### [Stated exercise]
Look through the material below for "Then". Copy every line that contains it.
-- Begin Task data --
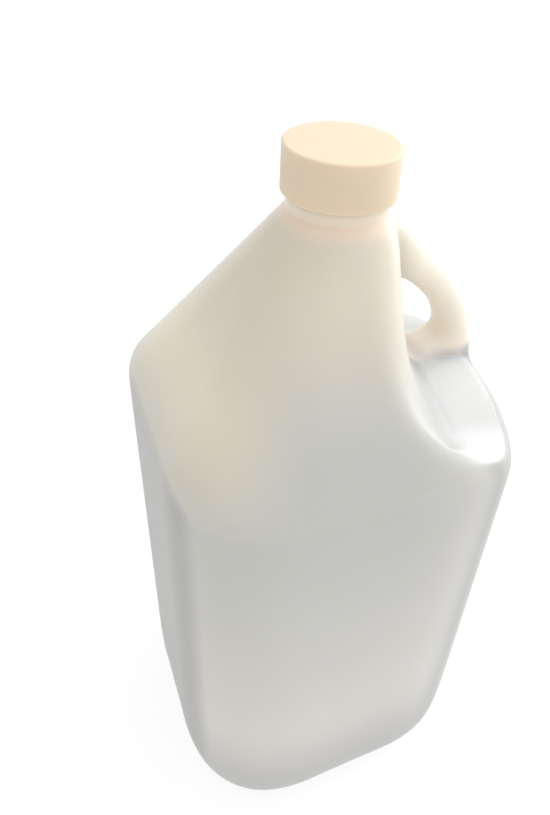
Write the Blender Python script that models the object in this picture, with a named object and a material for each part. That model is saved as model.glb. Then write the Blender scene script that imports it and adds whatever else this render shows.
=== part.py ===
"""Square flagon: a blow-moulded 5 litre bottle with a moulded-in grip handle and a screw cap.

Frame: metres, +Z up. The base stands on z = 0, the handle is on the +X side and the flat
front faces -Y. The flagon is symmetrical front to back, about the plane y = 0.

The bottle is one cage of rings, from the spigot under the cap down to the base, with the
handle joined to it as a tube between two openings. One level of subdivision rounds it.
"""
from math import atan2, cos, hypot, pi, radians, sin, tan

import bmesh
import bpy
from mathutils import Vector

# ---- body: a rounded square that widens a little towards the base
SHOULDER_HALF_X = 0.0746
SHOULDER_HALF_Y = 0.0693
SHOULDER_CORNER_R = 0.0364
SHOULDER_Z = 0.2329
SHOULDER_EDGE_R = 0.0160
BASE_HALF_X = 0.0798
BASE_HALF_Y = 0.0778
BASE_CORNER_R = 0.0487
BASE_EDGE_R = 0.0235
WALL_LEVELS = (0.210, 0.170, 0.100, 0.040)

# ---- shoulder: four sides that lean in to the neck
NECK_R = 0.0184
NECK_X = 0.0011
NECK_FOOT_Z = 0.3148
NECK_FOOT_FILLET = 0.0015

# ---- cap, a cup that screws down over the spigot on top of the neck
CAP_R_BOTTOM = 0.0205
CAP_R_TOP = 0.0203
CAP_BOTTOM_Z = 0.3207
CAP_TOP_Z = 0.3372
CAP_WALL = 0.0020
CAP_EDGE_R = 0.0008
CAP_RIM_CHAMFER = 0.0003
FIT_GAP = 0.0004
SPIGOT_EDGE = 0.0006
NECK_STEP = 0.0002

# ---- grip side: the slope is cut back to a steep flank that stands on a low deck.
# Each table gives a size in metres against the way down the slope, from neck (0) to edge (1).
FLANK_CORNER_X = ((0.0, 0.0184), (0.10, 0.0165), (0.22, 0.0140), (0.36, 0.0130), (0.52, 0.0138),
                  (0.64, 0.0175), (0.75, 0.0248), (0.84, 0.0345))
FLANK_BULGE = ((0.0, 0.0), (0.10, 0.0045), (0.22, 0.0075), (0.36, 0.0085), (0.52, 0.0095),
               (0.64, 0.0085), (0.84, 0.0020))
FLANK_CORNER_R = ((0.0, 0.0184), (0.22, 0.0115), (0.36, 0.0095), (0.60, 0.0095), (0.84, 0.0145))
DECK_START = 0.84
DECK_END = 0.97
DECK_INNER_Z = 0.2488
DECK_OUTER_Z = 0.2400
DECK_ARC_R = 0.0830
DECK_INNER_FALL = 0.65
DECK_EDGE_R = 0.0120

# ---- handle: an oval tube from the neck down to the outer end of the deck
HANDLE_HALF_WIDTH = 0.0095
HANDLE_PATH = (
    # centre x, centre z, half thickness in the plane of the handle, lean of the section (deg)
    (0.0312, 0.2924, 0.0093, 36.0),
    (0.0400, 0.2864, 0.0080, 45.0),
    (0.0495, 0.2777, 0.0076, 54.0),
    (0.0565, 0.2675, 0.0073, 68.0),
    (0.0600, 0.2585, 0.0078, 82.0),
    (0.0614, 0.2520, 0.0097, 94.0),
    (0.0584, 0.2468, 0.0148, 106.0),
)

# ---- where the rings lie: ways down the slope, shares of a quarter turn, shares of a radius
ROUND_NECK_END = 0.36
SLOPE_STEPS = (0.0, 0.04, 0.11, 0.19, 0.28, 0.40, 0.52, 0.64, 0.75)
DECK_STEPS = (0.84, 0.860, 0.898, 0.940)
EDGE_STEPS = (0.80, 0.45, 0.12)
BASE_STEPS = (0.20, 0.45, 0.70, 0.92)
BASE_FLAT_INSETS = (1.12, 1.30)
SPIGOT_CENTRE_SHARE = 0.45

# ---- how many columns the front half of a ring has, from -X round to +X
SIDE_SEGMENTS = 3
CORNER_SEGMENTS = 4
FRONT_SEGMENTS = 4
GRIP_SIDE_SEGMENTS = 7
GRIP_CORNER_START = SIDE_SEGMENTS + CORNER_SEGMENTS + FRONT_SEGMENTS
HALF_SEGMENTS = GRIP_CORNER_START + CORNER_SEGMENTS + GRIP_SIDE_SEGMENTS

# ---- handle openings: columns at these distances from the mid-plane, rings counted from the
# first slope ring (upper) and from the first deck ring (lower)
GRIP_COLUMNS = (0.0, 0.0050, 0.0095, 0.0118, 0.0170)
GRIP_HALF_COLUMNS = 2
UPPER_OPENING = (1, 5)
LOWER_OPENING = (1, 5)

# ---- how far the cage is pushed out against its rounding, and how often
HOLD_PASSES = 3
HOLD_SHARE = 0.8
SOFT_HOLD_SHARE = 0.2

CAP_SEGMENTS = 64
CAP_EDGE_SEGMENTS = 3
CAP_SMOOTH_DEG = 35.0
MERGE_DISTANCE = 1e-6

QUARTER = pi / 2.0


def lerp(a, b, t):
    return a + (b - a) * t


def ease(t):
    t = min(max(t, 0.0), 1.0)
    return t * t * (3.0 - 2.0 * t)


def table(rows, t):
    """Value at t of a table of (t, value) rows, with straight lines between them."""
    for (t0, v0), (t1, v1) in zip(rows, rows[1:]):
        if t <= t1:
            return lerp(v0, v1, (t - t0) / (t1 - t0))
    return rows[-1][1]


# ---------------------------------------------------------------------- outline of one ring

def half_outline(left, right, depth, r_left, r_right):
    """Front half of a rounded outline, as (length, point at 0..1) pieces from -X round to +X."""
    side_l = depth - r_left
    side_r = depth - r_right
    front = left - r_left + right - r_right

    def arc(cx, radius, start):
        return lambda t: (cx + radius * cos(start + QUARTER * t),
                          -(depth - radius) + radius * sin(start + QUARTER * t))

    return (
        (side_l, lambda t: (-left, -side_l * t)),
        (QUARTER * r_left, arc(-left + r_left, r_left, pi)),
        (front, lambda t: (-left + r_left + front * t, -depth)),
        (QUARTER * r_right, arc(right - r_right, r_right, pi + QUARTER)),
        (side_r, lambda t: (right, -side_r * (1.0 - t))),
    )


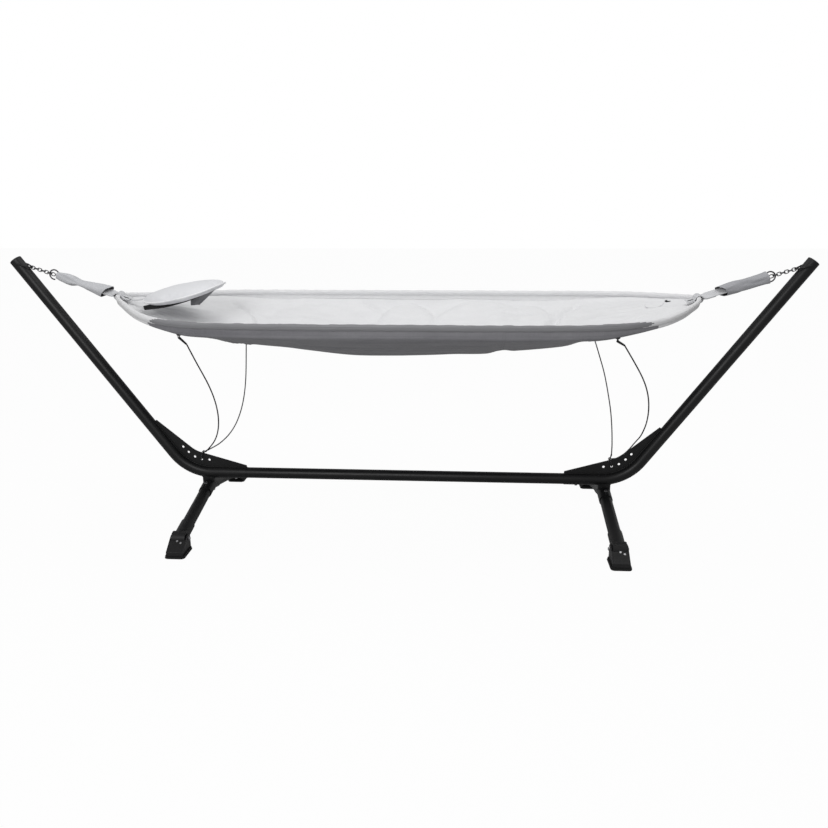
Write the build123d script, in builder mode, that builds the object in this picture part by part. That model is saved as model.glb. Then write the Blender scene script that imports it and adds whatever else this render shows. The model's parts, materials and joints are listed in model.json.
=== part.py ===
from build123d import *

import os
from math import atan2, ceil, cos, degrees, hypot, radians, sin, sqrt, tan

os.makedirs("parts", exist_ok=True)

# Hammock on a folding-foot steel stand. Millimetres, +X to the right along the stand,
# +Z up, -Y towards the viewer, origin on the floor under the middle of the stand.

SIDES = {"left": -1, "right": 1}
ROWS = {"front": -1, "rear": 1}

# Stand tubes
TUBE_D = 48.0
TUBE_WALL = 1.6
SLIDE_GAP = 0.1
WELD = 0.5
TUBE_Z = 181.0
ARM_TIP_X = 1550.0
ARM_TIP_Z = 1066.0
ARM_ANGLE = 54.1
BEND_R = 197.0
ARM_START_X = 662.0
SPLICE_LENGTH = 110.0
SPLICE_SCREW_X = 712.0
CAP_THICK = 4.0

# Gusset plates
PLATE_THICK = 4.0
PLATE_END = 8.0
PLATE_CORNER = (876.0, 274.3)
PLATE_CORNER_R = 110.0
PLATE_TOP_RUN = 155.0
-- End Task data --
-- Begin Task data --
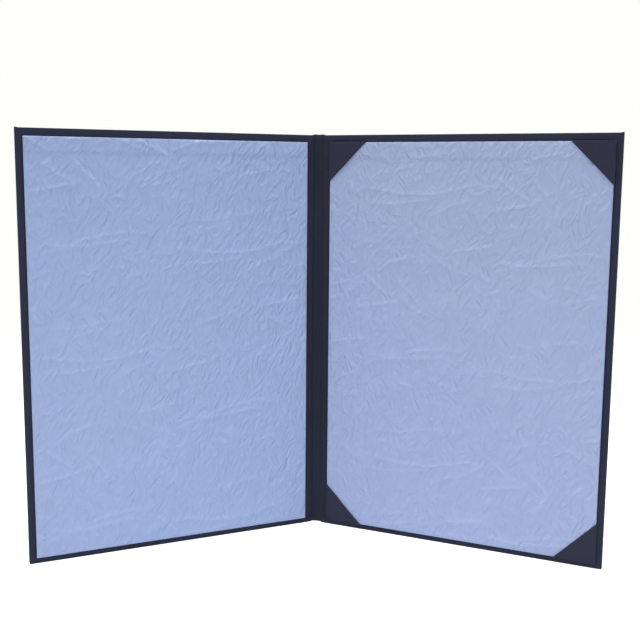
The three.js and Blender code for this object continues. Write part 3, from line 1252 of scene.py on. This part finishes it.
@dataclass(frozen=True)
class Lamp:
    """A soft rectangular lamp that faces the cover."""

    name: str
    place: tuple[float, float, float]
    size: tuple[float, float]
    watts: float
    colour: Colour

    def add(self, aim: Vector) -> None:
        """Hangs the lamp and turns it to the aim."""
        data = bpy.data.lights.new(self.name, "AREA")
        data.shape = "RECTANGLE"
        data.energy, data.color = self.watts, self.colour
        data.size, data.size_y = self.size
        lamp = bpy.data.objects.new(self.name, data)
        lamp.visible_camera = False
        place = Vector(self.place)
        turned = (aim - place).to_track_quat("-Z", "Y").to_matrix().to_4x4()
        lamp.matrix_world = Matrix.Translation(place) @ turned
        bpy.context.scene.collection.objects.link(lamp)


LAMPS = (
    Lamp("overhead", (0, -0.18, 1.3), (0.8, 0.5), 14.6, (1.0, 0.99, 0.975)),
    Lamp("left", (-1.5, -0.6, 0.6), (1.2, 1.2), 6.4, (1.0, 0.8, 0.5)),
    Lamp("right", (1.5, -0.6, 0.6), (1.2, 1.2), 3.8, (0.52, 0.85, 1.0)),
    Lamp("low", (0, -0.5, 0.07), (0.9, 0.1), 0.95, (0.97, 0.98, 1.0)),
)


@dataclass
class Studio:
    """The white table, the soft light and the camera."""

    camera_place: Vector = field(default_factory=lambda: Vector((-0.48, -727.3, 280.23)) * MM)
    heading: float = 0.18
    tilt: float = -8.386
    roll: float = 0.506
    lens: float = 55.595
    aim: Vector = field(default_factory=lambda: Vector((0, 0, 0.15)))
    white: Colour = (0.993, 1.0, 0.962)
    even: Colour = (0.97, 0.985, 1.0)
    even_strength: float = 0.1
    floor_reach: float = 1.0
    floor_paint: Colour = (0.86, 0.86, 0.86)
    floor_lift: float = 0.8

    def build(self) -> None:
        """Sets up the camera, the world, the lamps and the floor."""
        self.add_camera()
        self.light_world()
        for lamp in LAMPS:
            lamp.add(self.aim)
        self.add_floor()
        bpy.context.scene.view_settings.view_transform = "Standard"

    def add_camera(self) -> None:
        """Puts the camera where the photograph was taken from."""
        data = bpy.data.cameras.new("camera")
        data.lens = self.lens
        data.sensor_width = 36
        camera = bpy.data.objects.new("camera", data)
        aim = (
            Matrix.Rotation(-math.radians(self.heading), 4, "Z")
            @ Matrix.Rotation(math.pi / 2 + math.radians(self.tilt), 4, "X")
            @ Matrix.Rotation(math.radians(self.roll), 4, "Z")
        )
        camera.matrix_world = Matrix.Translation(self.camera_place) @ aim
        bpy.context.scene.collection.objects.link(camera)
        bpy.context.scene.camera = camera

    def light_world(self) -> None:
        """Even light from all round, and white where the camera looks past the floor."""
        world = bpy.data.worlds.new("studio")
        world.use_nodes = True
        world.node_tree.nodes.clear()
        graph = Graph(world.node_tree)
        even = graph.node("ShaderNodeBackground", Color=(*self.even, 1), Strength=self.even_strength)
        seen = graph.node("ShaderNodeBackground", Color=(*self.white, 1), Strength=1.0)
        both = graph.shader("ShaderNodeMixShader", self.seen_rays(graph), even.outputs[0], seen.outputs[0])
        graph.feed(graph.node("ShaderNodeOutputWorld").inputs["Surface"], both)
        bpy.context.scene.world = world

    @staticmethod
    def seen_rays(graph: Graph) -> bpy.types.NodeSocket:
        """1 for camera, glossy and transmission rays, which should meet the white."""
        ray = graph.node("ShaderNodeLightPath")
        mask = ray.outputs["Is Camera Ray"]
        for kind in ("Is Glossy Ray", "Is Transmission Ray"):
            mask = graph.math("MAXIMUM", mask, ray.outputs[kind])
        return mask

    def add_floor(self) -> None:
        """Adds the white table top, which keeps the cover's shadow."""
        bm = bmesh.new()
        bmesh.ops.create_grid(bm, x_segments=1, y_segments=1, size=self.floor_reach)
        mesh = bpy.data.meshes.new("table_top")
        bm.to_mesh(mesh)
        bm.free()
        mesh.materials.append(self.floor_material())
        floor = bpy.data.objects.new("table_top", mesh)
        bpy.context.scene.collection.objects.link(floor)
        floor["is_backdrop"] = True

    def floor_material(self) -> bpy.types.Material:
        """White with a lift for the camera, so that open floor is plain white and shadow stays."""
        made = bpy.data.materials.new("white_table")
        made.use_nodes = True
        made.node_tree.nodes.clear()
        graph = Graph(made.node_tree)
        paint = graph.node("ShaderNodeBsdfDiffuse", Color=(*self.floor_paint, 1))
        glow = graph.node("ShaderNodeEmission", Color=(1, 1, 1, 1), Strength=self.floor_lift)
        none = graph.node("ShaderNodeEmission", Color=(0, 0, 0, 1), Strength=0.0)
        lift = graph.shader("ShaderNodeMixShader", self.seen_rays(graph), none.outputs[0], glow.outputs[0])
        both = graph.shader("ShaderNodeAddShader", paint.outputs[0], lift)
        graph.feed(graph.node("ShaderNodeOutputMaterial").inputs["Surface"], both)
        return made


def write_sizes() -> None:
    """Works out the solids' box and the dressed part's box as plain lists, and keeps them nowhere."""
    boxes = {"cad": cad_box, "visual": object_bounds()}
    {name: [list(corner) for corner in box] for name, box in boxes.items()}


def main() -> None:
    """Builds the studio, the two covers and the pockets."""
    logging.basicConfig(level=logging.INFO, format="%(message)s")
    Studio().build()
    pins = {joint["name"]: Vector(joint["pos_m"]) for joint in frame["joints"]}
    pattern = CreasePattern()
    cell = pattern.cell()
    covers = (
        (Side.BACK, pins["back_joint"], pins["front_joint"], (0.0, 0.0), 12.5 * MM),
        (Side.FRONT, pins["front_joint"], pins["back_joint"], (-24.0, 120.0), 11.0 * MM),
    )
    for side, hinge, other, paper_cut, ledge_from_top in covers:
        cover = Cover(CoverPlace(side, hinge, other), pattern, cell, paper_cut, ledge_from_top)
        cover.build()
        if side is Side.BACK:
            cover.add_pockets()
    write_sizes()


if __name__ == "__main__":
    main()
-- End Task data --
-- Begin Task data --
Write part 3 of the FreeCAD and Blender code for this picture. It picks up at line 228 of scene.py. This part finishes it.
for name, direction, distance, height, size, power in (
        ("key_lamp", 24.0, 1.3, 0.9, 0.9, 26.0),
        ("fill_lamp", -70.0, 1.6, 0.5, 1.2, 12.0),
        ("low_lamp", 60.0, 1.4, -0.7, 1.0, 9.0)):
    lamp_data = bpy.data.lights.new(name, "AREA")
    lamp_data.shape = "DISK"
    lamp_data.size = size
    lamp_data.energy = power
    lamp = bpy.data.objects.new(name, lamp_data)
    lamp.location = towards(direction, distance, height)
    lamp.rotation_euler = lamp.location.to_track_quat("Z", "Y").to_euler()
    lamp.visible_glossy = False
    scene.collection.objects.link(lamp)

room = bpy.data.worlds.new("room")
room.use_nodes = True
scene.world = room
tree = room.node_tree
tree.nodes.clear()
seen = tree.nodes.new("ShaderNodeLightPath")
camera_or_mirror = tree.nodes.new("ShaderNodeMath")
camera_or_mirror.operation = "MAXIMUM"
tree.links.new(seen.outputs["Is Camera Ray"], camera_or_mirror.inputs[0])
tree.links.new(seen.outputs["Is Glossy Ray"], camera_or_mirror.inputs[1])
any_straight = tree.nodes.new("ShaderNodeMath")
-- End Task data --
### [Answer in full]
Write the Blender Python script that models the object in this picture, with a named object and a material for each part. That model is saved as model.glb. Then write the Blender scene script that imports it and adds whatever else this render shows.
Write the build123d script, in builder mode, that builds the object in this picture part by part. That model is saved as model.glb. Then write the Blender scene script that imports it and adds whatever else this render shows. The model's parts, materials and joints are listed in model.json.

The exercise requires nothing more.